In the old days (like the 1990s, say) if you wanted to see what your city council was doing or look up your property lines and taxes, you had to drive down to City Hall or the courthouse and wait while clerks dug up the files.
The Web sites of local cities and Jackson County have since taken a big bite out of that hassle and reduced the time, manpower and paper used to handle routine information and transactions.
Leaping ahead of the pack, the city of Ashland has posted virtually everything on its Web site. You can watch streaming video of council meetings and read information on future hearings and staff analyses. After the meeting, the minutes and video are there for you to consult the next day and years from now.
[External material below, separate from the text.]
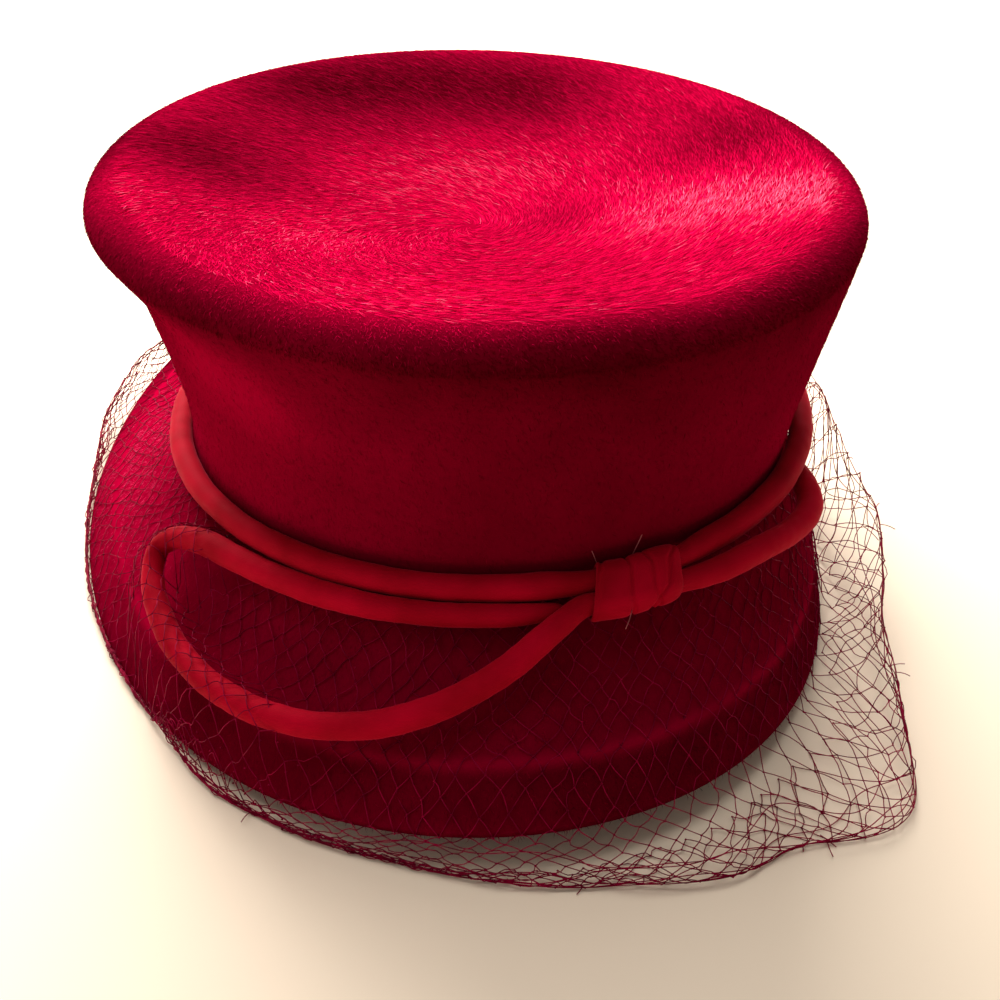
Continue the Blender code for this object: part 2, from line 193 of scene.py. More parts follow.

In addition, you can read the city charter, peruse all city ordinances, learn the rules about planning, view all reports, deeds and city contracts, catch up on city news, e-mail council or commission members, pay your utility bill, sign up for parks and recreation classes, apply for city jobs and subscribe to new city postings, which will be e-mailed to you.
"The goal is to make public records as accessible as we can and to save desk time and taxpayer money," says City Recorder Barbara Christensen, who pioneered Ashland's system and won the First Freedom Award from the Oregon Society of Professional Journalists in 2005 for her efforts to preserve and strengthen First Amendment rights. "It takes quite a bit of time to find a record in the old way."
Perhaps the most "whiz bang" feature of online local government is Jackson County's Property Data & Maps, also called Front Desk, where you link in from the home page, www.co.jackson.or.us.
You'll find yourself descending on your town, then your neighborhood, then your home itself (or just enter your address or tax lot number) to look at your plat of land as seen from satellite or on a map.
You can then surf around your property file, learning its assessed value, sale history, tax history, planning and zoning actions — even the plumbing and electrical permits obtained.
"It's by far the most popular and most powerful portal on the county Web site," says Mark Decker, the county's information technology officer. "It saves a lot of tax money and is more convenient. It eliminates so many trips to the counter, standing there and asking questions. It saves tax money, gas and staff time."
Jackson County also provides live streaming video of Board of Commissioners meetings and is in the process of doing the same for all committees, says Decker.
You can also subscribe to a digest of new entries on the Web site — or just part of it — including new job postings, requests for proposals, projects, events and many other features, Decker notes, so you don't have to surf the entire site daily.
"It's absolutely amazing, the changes the Internet has brought. It's ubiquitous and we've come to be dependent on Internet access for almost everything," says Decker. "The amount of information has grown exponentially. In government, it's the most cost-efficient means of getting information out to the public."
Parts of the neural net are still locked in the 20th century, with many areas of the county able to access it only by satellite or glacially-paced dial-up, but universal high-speed Internet is a priority of the new federal administration, so in coming years everyone should be on board, he says.
There are still folks for whom the Internet is a foreign land, especially among seniors, but that, too, will change as everyone gets the basic skills, he adds.
On the county's Web site, you'll find voting results, today's air quality, road conditions, who's in the county jail (with mug shot), how to get a marriage license and even today's stream flows and lake levels.
Web sites of other cities offer many of the same features. In addition to all the usual agendas, minutes, ordinances and instructions about how to interact with departments, the city of Medford's site lets you check the status of your building inspection and even reschedule the date. You can search business licenses, pay a traffic ticket and apply to serve on city commissions.
Medford posts video of meetings, serves subscribers, invites comments and ratings of services, posts flood information (and what to pack for emergencies) — and has been named one of the Top 10 Digital Cities for its size, according to Medford IT Director Doug Townsend.
Tiny Talent five years ago won the software for its Web site in a contest put on by the League of Oregon Cities, and its site has proved very popular, getting thousands of hits a month, says Cheryl Nicolay, executive assistant to the city manager.
"Any form, application or contract information you need is there, all the city ordinances, the minutes of every meeting and 'The Flash' (monthly newspaper of Talent)," says Nicolay.